They were among the three generations of women who participated in the suffrage movement, which began with the first Women’s Rights Convention in Seneca Falls, N.Y., in 1848.
Their efforts will be recognized with a historic marker to be placed at Sandy Spring Museum this year as part of the centennial celebration of the passage of the 19th Amendment to the Constitution.
“The suffrage marker to be placed at the Sandy Spring Museum is one of 250 markers on the National Votes for Women Trail, and will be one of approximately 15 Maryland sites to be identified this year as significant to the suffrage movement,” said Diana Bailey, executive director of the Maryland Women’s Heritage Center.
Sandy Spring suffragists
With their belief in the equality of all human beings and involvement in the abolition of slavery, it is not surprising that Sandy Spring Quakers were active in the women’s suffrage struggle.
In 1889, Caroline Hallowell Miller organized a dozen of her neighbors into a women’s suffrage association in Sandy Spring. The group presented pro-suffrage lectures at the Lyceum on the grounds of Sandy Spring Friends Quaker Meeting House.
Several years later, the group merged with the Baltimore City Suffrage Association to form the Maryland Woman Suffrage Association.
Miller served as president of the state group, which became a chapter of the National American Women’s Suffrage Association.
An educator, like her father, Benjamin Hallowell, first president of the University of Maryland, Hallowell was raised in Alexandria, Va., where she saw the horrors of slavery and the mistreatment of lower-class women and children.
Miller became acquainted with Susan B. Anthony, also a Quaker, who was leading an effort on the national level to enfranchise women.
In 1883, Anthony invited Miller to speak at the National Women’s Suffrage Convention in Washington, D.C. In her remarks, Miller said, “Man would rise to a higher plane when he acknowledges equal rights for women before the law.”
Other Sandy Spring Quaker women who joined Miller’s suffrage advocacy included a sister-in-law, Sarah Thomas Miller, and Sarah’s daughter, Rebecca Thomas Miller, who became active in the movement on both the state and national level.
Mary Bentley Thomas, another Sandy Spring Quaker, was elected president of the Maryland Woman Suffrage Association in 1894 and served for the next decade. Under her leadership, the association set up chapters throughout the state, including one in Montgomery County, led by her sister-in-law, Sarah T. Miller.
Efforts by African-American women like Estelle Hall Young to join forces with white suffragists to establish a branch of the Baltimore-based Progressive Suffrage Club in Montgomery County failed.
At that time, the movement was largely segregated and black women were working within their own clubs to enfranchise African-American men and women.
In spite of the Quakers’ commitment to social justice, there is no evidence of a collaboration on the suffrage movement in Sandy Spring.
“While we honor the work of the Sandy Spring Quaker suffragists, their advocacy could not bring true universal suffrage, without including their African-American neighbors,” said Allison Weiss, director of Sandy Spring Museum.
In 1906, the national suffrage convention was held in Baltimore.
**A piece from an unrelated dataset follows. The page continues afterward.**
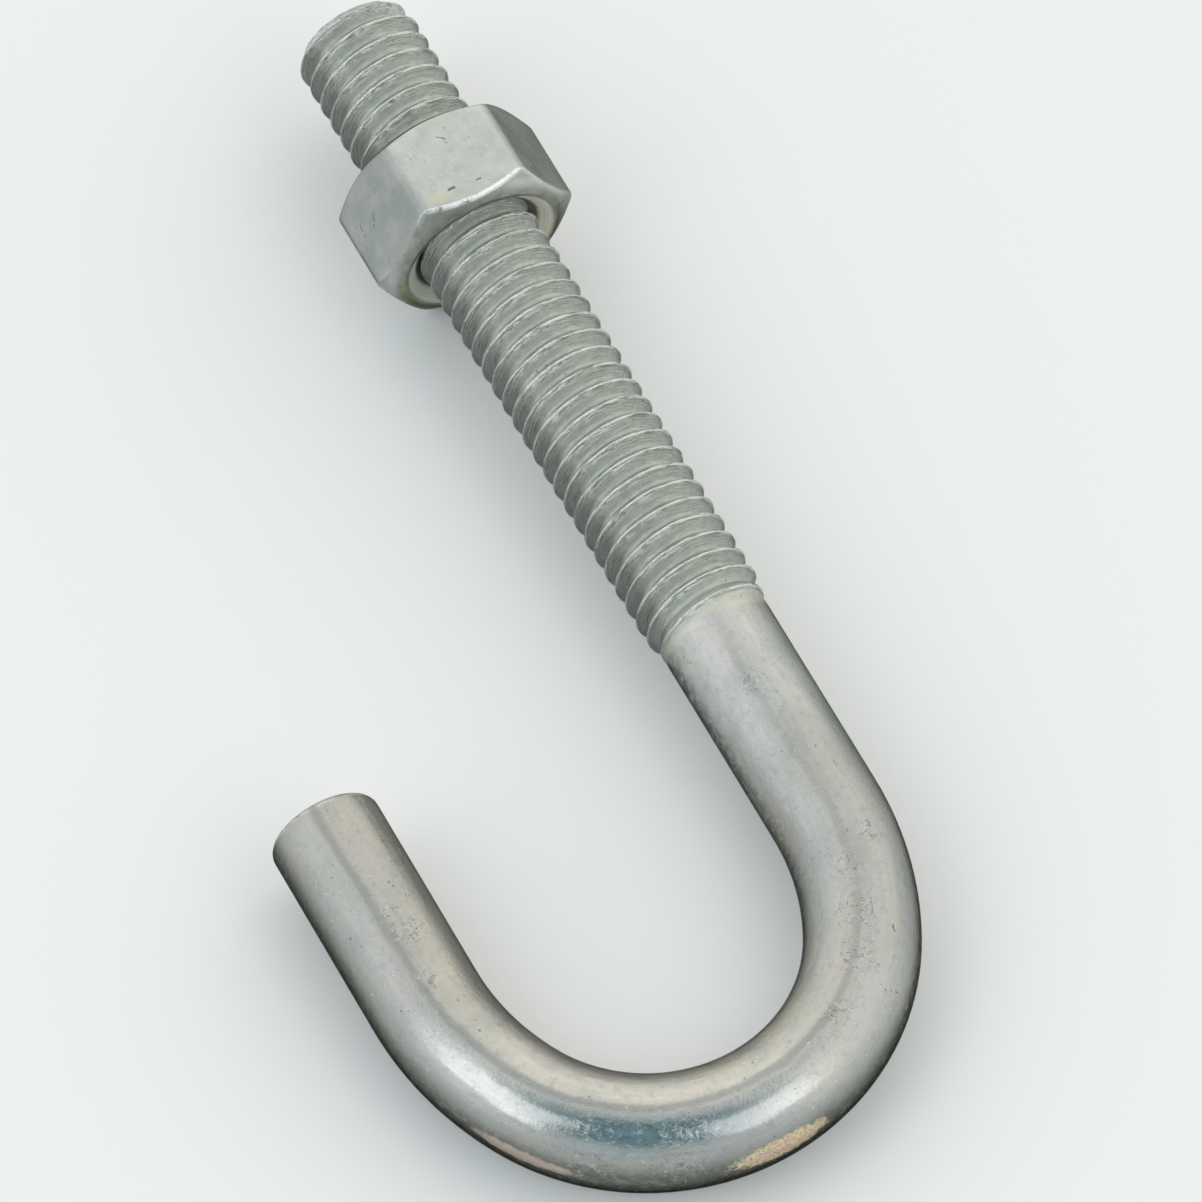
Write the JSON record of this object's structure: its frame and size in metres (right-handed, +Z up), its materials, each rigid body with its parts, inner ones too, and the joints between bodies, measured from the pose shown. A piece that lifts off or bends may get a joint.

To boost attendance, Thomas placed advertisements in local papers that read, “If you are indifferent, come and be convinced. What we ask is not revolutionary or untried, but the reasonable and just demand of every living being under a democratic form of government.”
That same year, Thomas testified before committees of both houses of Congress in favor a constitutional amendment to enfranchise American women.
Her personal scrapbook, housed in the Sandy Spring Museum (and available online), includes a letter from Susan B. Anthony, press clippings and some of her original stories that were published in newspapers.
A prolific writer, Thomas contributed to the Maryland chapter of the six-volume “History of Woman Suffrage,” compiled and edited by Anthony, Elizabeth Cady Stanton and Ida Husted Harper.
Thomas was the granddaughter of Caleb Bentley, first postmaster of Brookeville, who harbored President James Madison when Washington, D.C., was burned by the British in 1814.
Sandy Spring Museum is situated on land donated to the museum in 1994 by the Bentley family.
Thomas’ husband, Edward Porter Thomas, founder of the Belmont Dairy in Washington, D.C., also had ancestral ties to Brookeville’s early Quaker settlers. Their daughter, Edith Thomas Farquhar, was one of the few women to be made a partner in a family business at that time.
She continued her mother’s suffrage work, carrying the Maryland flag at the 1913 Suffrage March in Washington, D. C., on the eve of Woodrow Wilson’s inauguration.
Protests outside the White House, which continued throughout World War I, led to arrests, hunger strikes and forced feeding of women behind bars.
Their efforts, and those of the generations of suffragists who came before them, led to the ratification of the 19th Amendment, on Aug. 18, 1920.
About the marker
The marker, which officially places Sandy Spring on the National Votes for Women Trail, was awarded by the William G. Pomeroy Foundation, a private grant-making foundation based in Syracuse, N.Y., through its National Women’s Suffrage Marker Grant Program.
The Maryland Women’s Heritage Center facilitated the grant application process, in partnership with the National Collaborative of Women’s History sites.
The marker will read: “Votes for Women: Caroline Hallowell Miller and Mary Bentley Thomas led Sandy Spring and Maryland campaigns for women’s right to vote from 1883-1915.”
Sandy Spring Museum is working with the Montgomery County Commission for Women, Suffrage 2020 and the Daughters of the American Revolution to plan a ceremony for the placement of the marker on the museum’s grounds, within social distancing guidelines.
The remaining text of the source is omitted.